There are several things wrong with that diagram. It is unclear what any of the forces is acting on. It needs to be broken into separate FBDs for PR and QR.
G, as I defined it, acts vertically.
But my own post preceding it also has errors.

 

[Adesh]

There are several things wrong with that diagram. It is unclear what any of the forces is acting on. It needs to be broken into separate FBDs for PR and QR.
G, as I defined it, acts vertically.
But my own post preceding it also has errors.

Sir can we begin from beginning?
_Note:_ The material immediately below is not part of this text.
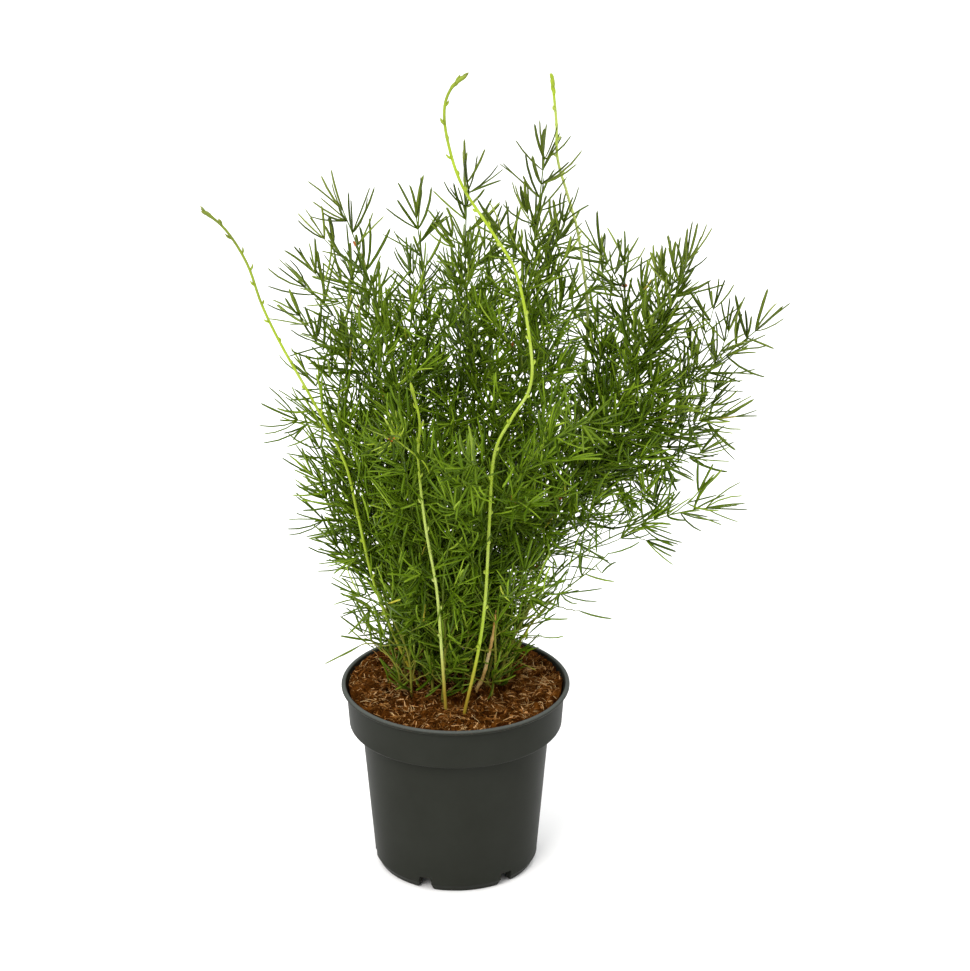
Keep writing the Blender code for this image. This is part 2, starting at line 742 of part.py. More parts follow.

Please guide me the way you were guiding OP.

As far as I contemplated on your advice, the force $\mathbf G$ would act vertically up on the rod PR. This is because we got two normal forces on PR, one in the direction of SP and the other in the direction of PR and hence their sum will be in the direction of SR.

 

[wrobel]

Are you saying that it is valid to use the Principle of Least Action here

yes but the potential energy of F must be employed

 

[haruspex]

yes but the potential energy of F must be employed

So, why does ignoring that give the right answer?
I also tried the trivial case of a force applied normally to one end of a rod. Provided the acceleration of the point where the force is applied is taken as the given (the force being unspecified) , minimising the KE again gives the right answer.

 

[wrobel]

So, why does ignoring that give the right answer?

because that what you use is not the Least Action Principle

 

[etotheipi]

because that what you use is not the Least Action Principle

But in that case, what is being used instead that is causing the right answer to be produced with this method?

 

[haruspex]

because that what you use is not the Least Action Principle

Umm.. that doesn’t explain why it gives the right answer. I could have used any number of things that are not the least action principle. I find it hard to believe it is just coincidence. Have I chanced upon some other (named) principle?

 

[wrobel]

I do not think that argument like "right answer" can prove anything by itself

 

[haruspex]

I do not think that argument like "right answer" can prove anything by itself

No, but it is strongly suggestive after it worked in two cases.